Prep 10 mins
Cook 0 mins
My favorite summer salad! If you don't care for anchovy, chopped up some fresh basil. I prefer the salty, flavorful taste of anchovy with the best tomatoes and great quality mozzarella.
- 3⁄4 lb fresh mozzarella cheese, sliced into 1/4-inch pieces (buffalo is good if you can find it)
- 3 large ripe tomatoes, sliced (the best you can find)
- 1 (2 ounce) can anchovy fillets, drained and chopped (or try canned, rolled anchovy fillets stuffed with capers)
- 1⁄4 teaspoon good quality sea salt
- 1⁄4 teaspoon fresh ground black pepper
- olive oil
- 1⁄8 cup chopped fresh Italian parsley
- Alternate slices of tomato with mozzarella on platter. Sprinkle with salt and pepper. Scatter with chopped anchovy. Drizzle entire platter with olive oil and garnish with chopped parsley. Serve with slices of a crusty, rustic baguette rubbed with fresh garlic.

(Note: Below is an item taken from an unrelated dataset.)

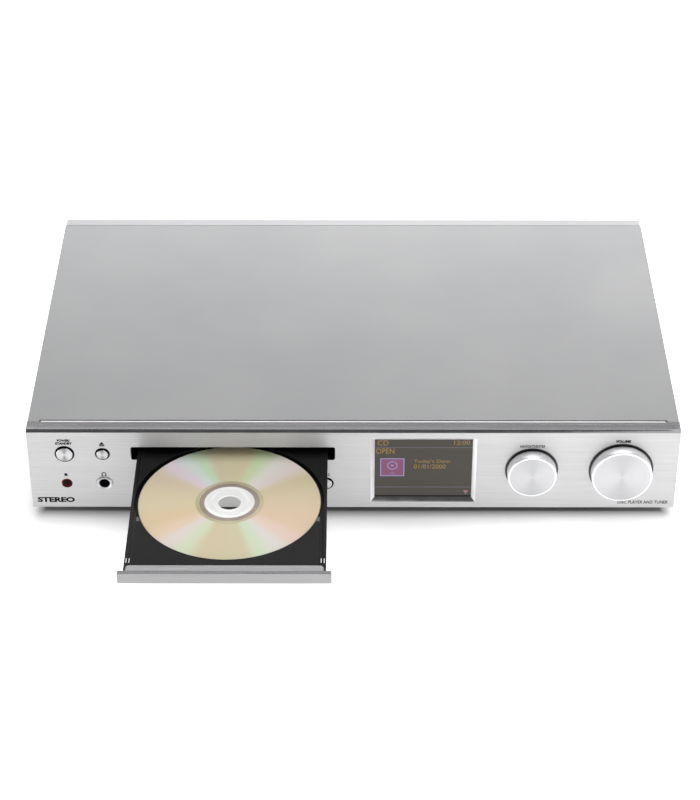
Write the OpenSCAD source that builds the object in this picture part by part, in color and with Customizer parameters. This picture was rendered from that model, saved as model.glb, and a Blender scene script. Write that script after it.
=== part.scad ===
// Full-width hi-fi component: disc player and network tuner with a drawer tray.
// X runs to the right, Y to the back, Z up; the origin is on the table under the middle of the case.

/* [Case] */
// Width of the front panel
case_w = 440; // [436:1:444]
// Depth from the front panel's face to the rear panel's face
case_d = 272; // [270:1:280]
// Height of the front panel
panel_h = 65.2; // [64.6:0.2:66]
// Height of the feet under the front panel's lower edge
foot_h = 8.4; // [8:0.1:12]
// Thickness of the front panel's plate
panel_t = 5; // [4:0.5:6]
// Depth of the front panel's rim
rim_d = 11; // [9.5:0.1:11.5]
// Bevel along the front panel's top edge
top_bevel = 1.8; // [1:0.1:2.5]
// Sheet metal thickness
sheet = 1.2; // [1:0.1:1.5]
// Depth of the rear panel's flanges
flange_d = 8; // [6:0.5:9]

/* [Front layout] */
// Left-hand column: power button and remote control window
power_x = -195.2; // [-198:0.1:-192]
// Second column: eject button and headphone socket
eject_x = -169.6; // [-171:0.1:-168]
// Height of the upper buttons over the panel's lower edge
upper_z = 45.5; // [43:0.1:46]
// Height of the lower row over the panel's lower edge
lower_z = 20.6; // [18:0.1:22]
// Spacing of the lower row of buttons
row_pitch = 25.2; // [24:0.1:25.4]
// Number of buttons in the lower row
row_count = 6; // [6:1:6]
// Diameter of the power button's cap
power_d = 11.1; // [10:0.1:12]
// Diameter of the small buttons' caps
small_d = 7.8; // [7:0.1:9]
// Ring gap round a button
button_gap = 1.1; // [0.8:0.1:1.3]
// Travel of a pressed button
press = 0.8; // [0.5:0.1:1]
// Middle of the display window
display_x = 47.6; // [46:0.1:49]
// Display window, width of the glass
glass_w = 66.2; // [64:0.1:68]
// Display window, height of the glass
glass_h = 48.8; // [48:0.1:51]
// Bevel round the display window
glass_bevel = 2.7; // [2:0.1:3]
// Middle of the navigate knob
navigate_x = 121; // [119:0.1:123]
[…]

Big tomato taste! Somehow the anchovies brought out the flavor of the tomatoes. My husband and company loved this, I just liked it. The second time I added a little additional olive oil (other than what's in with the anchovies) and cut up one large peeled cucumber and topped the salad with the anchovy dressing with some fresh ground pepper. I found this a little more to my liking. All in all, a nice salad for people who like anchovies, thanks for posting, KathyP53.